El románico perdido de Palencia: la portada del cementerio de Vega de Bur
Queda atrás el apacible pueblecito de Cantamuda y su gloria
románica, como es la iglesia de San Salvador y a los pocos kilómetros, como si
de una de las terribles cuartetas apocalípticas de Michel de Notredame, más
conocido, quizás, como Nostradamus, se tratara, el viajero se sorprende,
dolorosamente, cuando se encuentra, completamente seco, un embalse, el de
Requejada, que, apenas dos meses antes, a finales de junio, cuando,
descendiendo de Potes, realizó esta misma ruta, rebosaba agua y vitalidad.
De hecho, en esta ocasión, a primeros de octubre, son las vacas quienes han vuelto por sus fueros, a deambular por su limo seco, en el que, quizás, con el tiempo, el pasto vuelva a recuperar la fuerza de antaño, haciendo bueno el refrán de que nadie mejor que la propia Naturaleza para lamerse y recuperarse de las heridas que continuamente se le infligen.
Con desazón y haciéndose mil y una cábalas, el viajero continúa su ruta, sabedor, de que ahora, apenas comenzando a rodar por la comarca de Ojeda, son numerosos los lugares, que, tanto a un lado como al otro de esa carretera general que sigue fielmente hasta Cervera de Pisuerga, donde alcanzará esa Autovía de Cantabria que le devolverá al corazón de la Meseta, que no es otra cosa, que la Vieja, viejísima Castilla, encontrará una parte muy importante de ese inconmensurable patrimonio histórico, artístico y cultural, que hace, del caso de Palencia, uno de los lugares más pródigos con ese estilo arquitectónico, el Románico, que tanto le apasiona.

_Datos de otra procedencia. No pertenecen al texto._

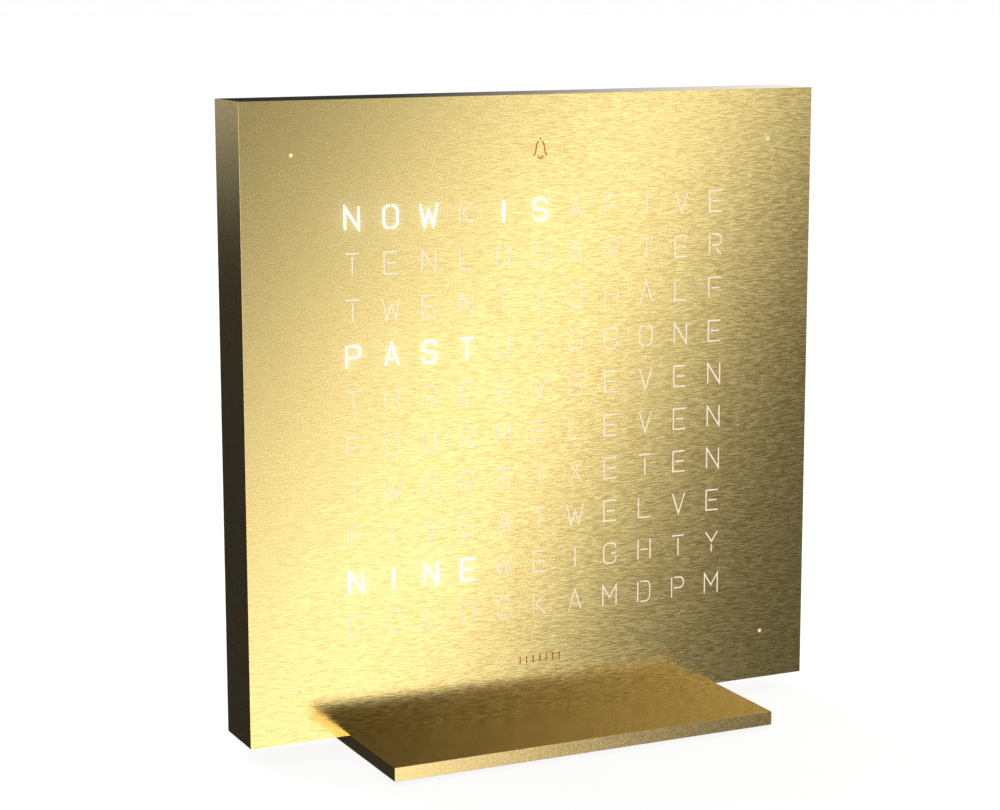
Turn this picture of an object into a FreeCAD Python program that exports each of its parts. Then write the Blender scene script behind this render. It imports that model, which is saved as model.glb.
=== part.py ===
import FreeCAD, Part
import math
import os

import Sketcher

# A square desk clock that spells the time in lit words.
#
# A five-sided pan of gold steel sheet is the case. Behind its front lie a diffuser, a
# grid of light wells and a board with one lamp per letter; a moulded cover with four
# push-buttons closes the back. The case stands on a flat base plate with rubber feet.
#
# Frame: +Z up, the front looks along -Y, +X is the viewer's right. The origin is on
# the ground, in the middle of the base plate. All sizes are in millimetres.

SIZES = [
    # The case and the base plate
    ("face_width", "135", "front face, side to side"),
    ("face_height", "135", "front face, bottom to top"),
    ("case_depth", "14.4", "case, front to back"),
    ("sheet_wall", "1.0", "sheet that the case is folded from"),
    ("edge_break", "0.25", "chamfer of the outer edges"),
    ("plate_width", "90", "base plate, side to side"),
    ("plate_overhang", "24.2", "base plate beyond the case, at the front and at the back"),
    ("plate_thick", "3.0", "base plate"),
    ("foot_height", "0.9", "rubber foot, ground to base plate"),
    ("foot_width", "10", "square rubber foot"),
    ("foot_inset", "7.5", "plate's edge to a foot's centre"),
    # What holds the case on the plate
    ("block_length", "72", "bar inside the case, side to side"),
    ("block_height", "6", "bar inside the case, bottom to top"),
    ("base_screw_diameter", "3.0", "screws through the plate"),
    ("base_screw_head", "5.6", "their countersunk heads"),
    ("base_screw_span", "56", "between the two"),
    ("base_screw_bite", "4.6", "length in the bar"),
    # The letters' rows and columns
    ("column_inset", "24.2", "face's sides to the outer columns' middle"),
    ("column_count", "11", "letters in a row"),
    ("top_row_drop", "24.45", "face's top to the first row's middle"),
    ("lowest_row_rise", "23.79", "face's bottom to the last row's middle"),
    ("row_count", "10", "rows"),
    ("dot_inset", "11.1", "face's edges to a minute dot"),
    ("dot_diameter", "0.9", "minute dot"),
    ("bell_drop", "11.5", "face's top to the alarm sign's middle"),
    ("slot_count", "7", "upright slots over the light sensor"),
    ("slot_pitch", "1.6", "between those slots"),
    ("slot_width", "0.5", "one slot, side to side"),
    ("slot_height", "1.75", "one slot, bottom to top"),
    # The stack behind the face
    ("diffuser_thick", "0.5", "milky sheet"),
    ("grid_depth", "5.0", "light wells"),
    ("well_wall", "0.9", "between two wells, at the face"),
    ("lamp_gap", "0.5", "round a lamp, at its well's narrow end"),
    ("dot_well", "4.4", "well behind a minute dot"),
    ("bell_well", "7.0", "well behind the alarm sign"),
    ("grid_rim", "3.4", "solid border round the wells"),
    ("frame_rib", "1.4", "outer rib of the grid"),
    ("window_height", "29", "openings in the grid's border at the sides"),
    ("led_board_thick", "1.6", "board of lamps"),
    ("led_width", "3.5", "lamp, side to side"),
    ("led_height", "2.8", "lamp, bottom to top"),
    ("led_thick", "0.8", "lamp"),
    ("board_gap", "1.1", "between the two large boards"),
    ("main_board_thick", "1.2", "main board"),
    ("cover_thick", "1.6", "rear cover"),
    ("fit_gap", "0.3", "round the sheets and boards inside the case"),
    ("cover_gap", "0.15", "round the rear cover"),
    ("pin_gap", "0.03", "round screws in their bores, and behind hooks"),
    # Snap hooks that hold the two large boards
    ("hook_width", "5", "hook, along the board's edge"),
    ("hook_wall", "1.0", "its leg"),
    ("hook_nose", "0.5", "overhang of its nose"),
    ("hook_tip", "0.8", "height of its nose"),
    ("hook_gap", "0.1", "round its leg in the board's notch"),
    ("grid_hook_pitch", "37", "between the lamp board's hooks, upwards"),
    ("main_hook_pitch", "24", "between the main board's hooks, upwards"),
    # Posts and screws of the case
    ("post_flats", "4.6", "hexagonal corner posts, across flats"),
    ("post_inset", "5.0", "face's edges to a post's centre"),
    ("cover_screw_diameter", "2.5", "screws of the rear cover"),
    ("cover_screw_head", "4.6", "their countersunk heads"),
    ("cover_screw_bite", "6.0", "length in a post"),
    # The rear cover
    ("lip_wall", "1.0", "stiffening lip round the cover"),
    ("lip_height", "1.6", "the same, forwards"),
    ("rib_wall", "1.0", "cross ribs"),
    ("rib_pitch_x", "36", "between the upright ribs"),
    ("rib_pitch_z", "20", "between the level ribs"),
    ("pad_width", "3.0", "square pads that the main board rests on"),
    ("pad_inset", "3.2", "board's edges to those pads' middle"),
    ("recess_depth", "0.4", "sunk field round the buttons and the socket"),
    ("recess_rim", "2.2", "field's edge to a button's or the socket's"),
    ("vent_count", "5", "sound slots over the sounder"),
    ("vent_pitch", "1.9", "between those slots"),
    ("vent_width", "0.9", "one sound slot, side to side"),
    ("vent_height", "7.0", "one sound slot, bottom to top"),
    # The main board and what is on it
    ("main_board_width", "74", "side to side"),
    ("main_board_height", "44", "bottom to top"),
    ("main_board_rise", "20", "case's bottom to the board's"),
    ("button_pitch", "15", "between push-buttons"),
    ("button_rise", "30", "case's bottom to the buttons' middle"),
    ("cap_diameter", "5.4", "button cap"),
    ("cap_edge", "0.2", "chamfer of its rim"),
    ("cap_flange", "7.0", "its square flange behind the cover"),
    ("cap_flange_thick", "0.4", "that flange"),
    ("cap_stand_out", "0.6", "cap beyond the cover"),
    ("cap_gap", "0.25", "round the cap in the cover"),
    ("button_travel", "0.3", "stroke of a button"),
    ("switch_width", "6.0", "square switch body"),
    ("switch_height", "1.6", "the same, from the board"),
    ("switch_floor", "0.3", "bottom of its well"),
    ("plunger_width", "2.6", "square switch plunger"),
    ("plunger_gap", "0.1", "round and under the plunger"),
    ("sounder_width", "9", "square sounder"),
    ("sounder_height", "1.9", "the same, from the board"),
    ("sounder_port", "2.2", "square mouth of the sounder"),
    ("sounder_shift", "24", "sounder left of the middle, seen from the front"),
    ("upper_rise", "49", "case's bottom to the middle of sounder and cell"),
    ("cell_diameter", "12.5", "backup cell"),
    ("cell_thick", "1.6", "the same"),
    ("cell_gap", "0.1", "round the cell in its holder"),
    ("cell_shift", "24", "cell right of the middle"),
    ("holder_wall", "0.9", "cell holder"),
    ("holder_floor", "0.3", "under the cell"),
    ("chip_width", "7", "square microcontroller"),
    ("chip_thick", "0.9", "the chips, from their boards"),
    ("chip_shift", "3.5", "microcontroller left of the middle"),
    ("driver_width", "5.6", "square lamp drivers"),
    ("driver_rise", "78", "case's bottom to the drivers' middle"),
    ("crystal_width", "3.5", "quartz can, side to side"),
    ("crystal_height", "1.8", "the same, bottom to top"),
    ("crystal_shift", "6.3", "quartz can right of the middle"),
    ("supply_rise", "39.2", "case's bottom to the supply parts' middle"),
    ("regulator_width", "2.8", "square supply chip"),
    ("coil_width", "4.2", "square supply coil"),
    ("coil_thick", "1.6", "the same, from the board"),
    ("coil_corner", "0.7", "its cut corners"),
    ("coil_shift", "7", "coil right of the middle"),
    ("capacitor_width", "1.1", "small capacitor, side to side"),
    ("capacitor_height", "2.1", "the same, bottom to top"),
    ("capacitor_count", "5", "small capacitors in a row"),
    ("capacitor_pitch", "2.8", "between them"),
    ("capacitor_shift", "15.4", "first one left of the middle"),
    ("link_width", "12.6", "connector between the boards, side to side"),
    ("link_height", "2.1", "the same, bottom to top"),
    ("link_wall", "1.0", "its socket's frame"),
    ("link_depth", "0.9", "that frame, from the main board"),
    ("link_drop", "4.2", "main board's top to the connector's middle"),
    # The supply socket's board
    ("bay_margin", "4", "bar's ends to the bay's"),
    ("inlet_gap", "1.2", "diffuser to the socket's board"),
    ("inlet_board_thick", "1.6", "socket's board"),
    ("groove_depth", "1.4", "grooves in the grid that the board's ends stand in"),
    ("usb_width", "8.94", "socket, side to side"),
    ("usb_height", "3.26", "socket, bottom to top"),
    ("usb_wall", "0.3", "its sheet metal"),
    ("usb_floor", "1.0", "its closed end"),
    ("usb_rise", "10.2", "case's bottom to the socket's middle"),
    ("usb_gap", "0.2", "round the socket in the cover"),
    ("tongue_width", "6.7", "contact tongue, side to side"),
    ("tongue_height", "0.7", "the same, bottom to top"),
    ("tongue_inset", "1.0", "socket's mouth to the tongue's end"),
    ("sensor_rise", "11.6", "case's bottom to the light sensor's middle"),
    ("sensor_width", "2.0", "square light sensor"),
    ("sensor_thick", "0.7", "the same"),
    ("flex_thick", "0.2", "flat lead between the boards"),
    ("flex_width", "8", "the same, side to side"),
    ("spring_thick", "0.2", "touch spring's leaf"),
    ("spring_width", "6", "the same, side to side"),
    ("spring_foot", "9.6", "case's top wall to the end of its foot"),
    ("spring_bend", "4.0", "case's top wall to its lower bend"),
]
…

Pero sabe, también, que no todo son edificios espectaculares, llenos de belleza y de reseñas arquetípicas que hacen las delicias de cualquier fantasía especulativa, sino que, por desgracia, muchas son las alteraciones, los restos desperdigados y los recuerdos, más o menos deshilachados, que suponen un duro e irreparable golpe a esa riqueza, que, por circunstancias de la vida, parece haber sido definitivamente engullida por los metafóricos ríos del recuerdo.
Quizás, por eso, antes de dedicar su atención a la iglesia parroquial de Vega de Bur, reconvertida, con las sucesivas modificaciones de gustos y estilos en un híbrido que desmerece su primitiva originalidad, deja atrás la carretera general y cogiendo un breve, aunque tortuoso camino rural, se acerca, con expectante curiosidad, hasta el pequeño cementerio parroquial, sabedor, por numerosas referencias, de que su acceso está formado por una de las mejores portadas románicas de la zona.

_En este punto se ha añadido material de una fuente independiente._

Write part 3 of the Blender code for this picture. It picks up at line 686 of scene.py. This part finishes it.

En efecto, tanto por su notable tamaño, como por la excelente calidad de su labra y ejecución, el viajero, parado meditativo frente a ella, piensa en la probable espectacularidad del templo románico al que originalmente pertenecía: la iglesia de San Tirso, de la que se piensa que fue sede y parroquia de un pueblo desaparecido, llamado Mediniella, del que ya no queda, ni siquiera para el recuerdo, la más mínima piedra o referencia.
Destaca, en la arquivolta central, un maravilloso motivo ajedrezado, del denominado como jaqués, por considerarse un elemento típico del no menos excelente arte románico de la zona de Jaca -de la que podríamos poner, como ejemplo, su maravillosa catedral y lugares próximos como Santa Cruz de la Serós y por supuesto, el emblemático monasterio de San Juan de la Peña, en cuyo magnífico claustro se constata la mano de un misterioso Magister Muri, que fue dejando su impronta por numerosos lugares de Huesca y de las Cinco Villas aragonesas- acompañado de bolas y esa especial habilidad para el tallaje de elementos de origen foliáceo, que, recordemos, denotaban, además, un excelente conocimiento y uso de la botánica, presentes, por otra parte, en la práctica totalidad de este tipo de arquitectura.
Completan este insigne resto de una belleza humillada, una serie de canecillos, labrados con una diversidad de figuras, como canes, liebres, aves, personajes en cierto aspecto aquejados de cierta heterodoxia lúdica, como el que transporta un barril a su espalda, piñas -símbolo que siempre se ha considerado como una referencia a la unión en la fe- y otros motivos vegetales, cuya visión -el viajero no puede evitar dejarse llevar otra vez por la melancolía- hacen pensar, irremediablemente, en ese arcádico lugar a donde, según el poeta Villon, van a parar siempre las nieves de antaño.